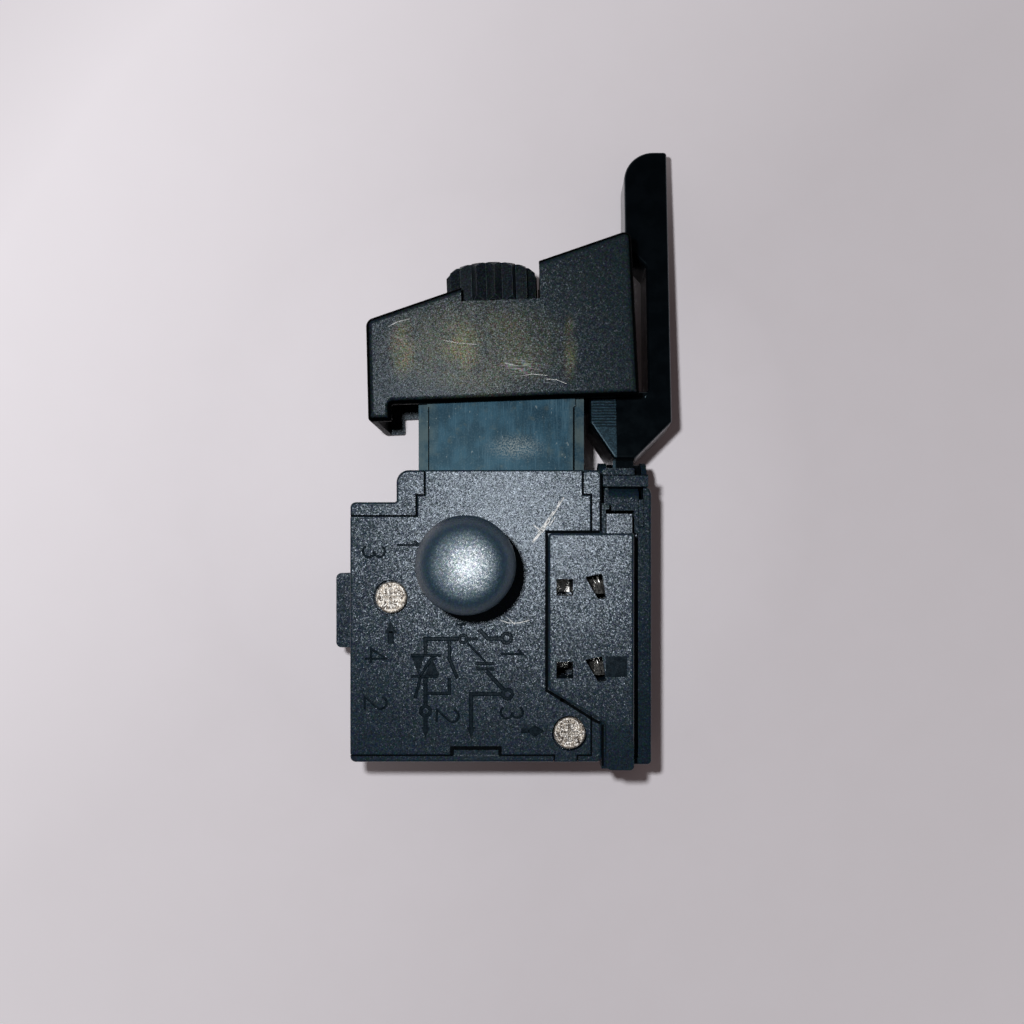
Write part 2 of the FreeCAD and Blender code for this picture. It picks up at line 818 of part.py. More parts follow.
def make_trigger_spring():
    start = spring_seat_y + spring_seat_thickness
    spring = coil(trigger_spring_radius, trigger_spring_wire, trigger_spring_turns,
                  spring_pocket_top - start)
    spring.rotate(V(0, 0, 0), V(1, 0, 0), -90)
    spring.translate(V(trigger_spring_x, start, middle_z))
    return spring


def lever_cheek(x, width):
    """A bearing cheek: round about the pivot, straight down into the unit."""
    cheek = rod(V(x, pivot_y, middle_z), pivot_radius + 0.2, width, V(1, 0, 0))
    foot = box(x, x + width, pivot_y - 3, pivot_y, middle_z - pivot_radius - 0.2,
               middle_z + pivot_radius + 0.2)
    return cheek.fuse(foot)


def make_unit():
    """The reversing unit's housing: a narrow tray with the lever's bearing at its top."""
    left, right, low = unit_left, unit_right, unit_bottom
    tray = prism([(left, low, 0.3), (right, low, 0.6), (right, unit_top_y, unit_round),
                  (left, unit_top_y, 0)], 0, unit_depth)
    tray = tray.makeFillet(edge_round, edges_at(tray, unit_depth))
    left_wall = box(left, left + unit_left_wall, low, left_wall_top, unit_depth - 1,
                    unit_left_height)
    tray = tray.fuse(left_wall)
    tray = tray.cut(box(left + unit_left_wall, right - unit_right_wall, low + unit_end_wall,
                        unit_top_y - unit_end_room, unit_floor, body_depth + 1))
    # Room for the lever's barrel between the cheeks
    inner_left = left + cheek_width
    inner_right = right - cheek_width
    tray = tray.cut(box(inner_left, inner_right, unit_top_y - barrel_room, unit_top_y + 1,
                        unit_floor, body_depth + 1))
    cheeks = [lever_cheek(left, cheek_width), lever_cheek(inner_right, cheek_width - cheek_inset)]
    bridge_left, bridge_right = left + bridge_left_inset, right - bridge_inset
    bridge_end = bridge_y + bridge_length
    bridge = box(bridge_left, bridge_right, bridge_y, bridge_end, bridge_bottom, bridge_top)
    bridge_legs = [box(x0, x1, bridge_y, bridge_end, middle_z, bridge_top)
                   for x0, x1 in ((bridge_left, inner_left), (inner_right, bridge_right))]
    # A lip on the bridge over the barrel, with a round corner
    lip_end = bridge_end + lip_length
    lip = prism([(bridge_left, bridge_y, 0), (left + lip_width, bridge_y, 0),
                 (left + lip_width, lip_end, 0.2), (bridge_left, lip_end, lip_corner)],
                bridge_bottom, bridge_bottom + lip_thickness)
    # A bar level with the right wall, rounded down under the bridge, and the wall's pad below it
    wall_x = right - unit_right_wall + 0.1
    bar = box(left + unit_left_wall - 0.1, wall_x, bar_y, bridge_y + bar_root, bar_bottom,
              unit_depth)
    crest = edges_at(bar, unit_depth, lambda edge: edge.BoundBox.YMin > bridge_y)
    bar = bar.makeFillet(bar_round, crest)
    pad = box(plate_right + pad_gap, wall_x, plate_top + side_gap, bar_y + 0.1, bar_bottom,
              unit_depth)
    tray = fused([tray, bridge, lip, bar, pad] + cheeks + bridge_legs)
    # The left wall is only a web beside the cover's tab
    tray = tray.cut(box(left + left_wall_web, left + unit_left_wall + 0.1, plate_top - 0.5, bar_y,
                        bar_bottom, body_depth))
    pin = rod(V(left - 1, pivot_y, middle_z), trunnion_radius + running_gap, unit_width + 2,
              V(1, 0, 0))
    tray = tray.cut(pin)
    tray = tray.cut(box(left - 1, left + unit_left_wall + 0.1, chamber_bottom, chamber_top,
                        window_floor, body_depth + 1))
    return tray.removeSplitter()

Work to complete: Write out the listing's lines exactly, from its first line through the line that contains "return spring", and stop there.

Written response:
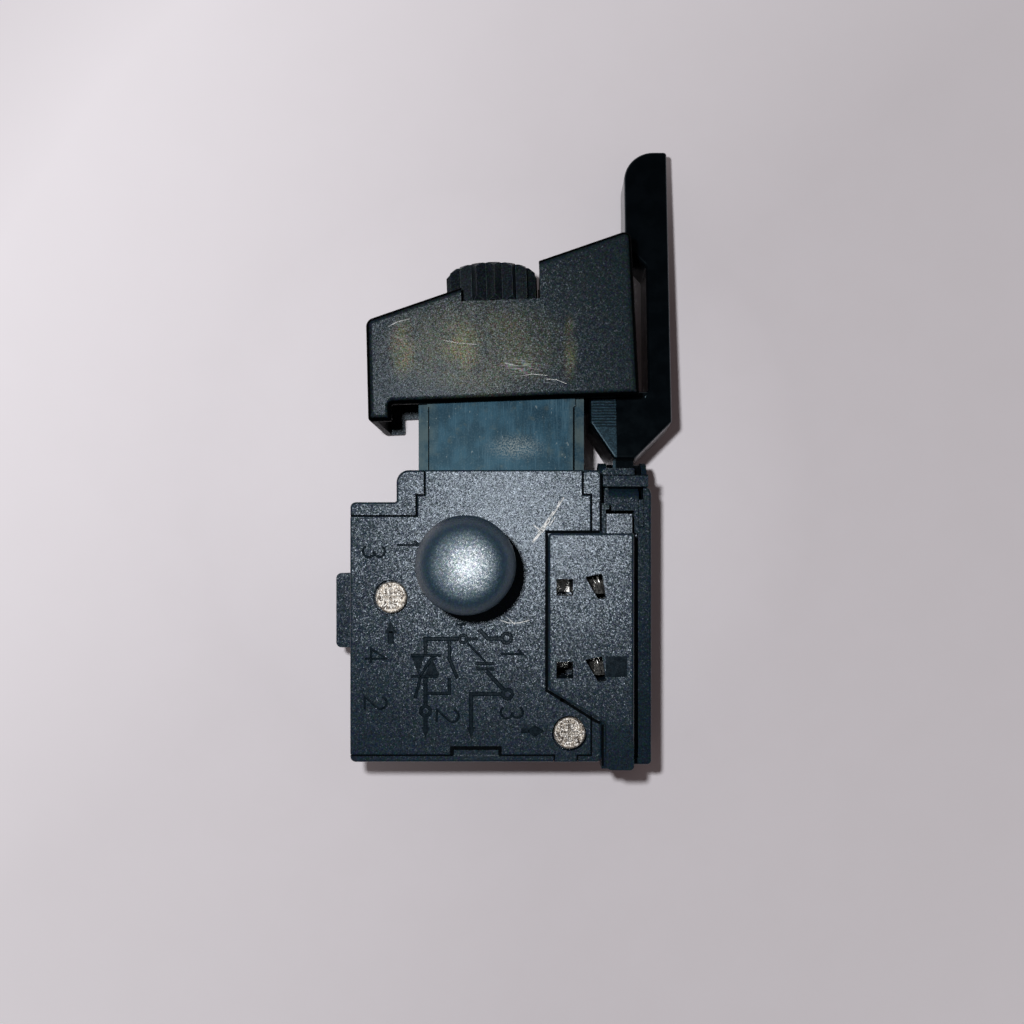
Write part 2 of the FreeCAD and Blender code for this picture. It picks up at line 818 of part.py. More parts follow.
def make_trigger_spring():
    start = spring_seat_y + spring_seat_thickness
    spring = coil(trigger_spring_radius, trigger_spring_wire, trigger_spring_turns,
                  spring_pocket_top - start)
    spring.rotate(V(0, 0, 0), V(1, 0, 0), -90)
    spring.translate(V(trigger_spring_x, start, middle_z))
    return spring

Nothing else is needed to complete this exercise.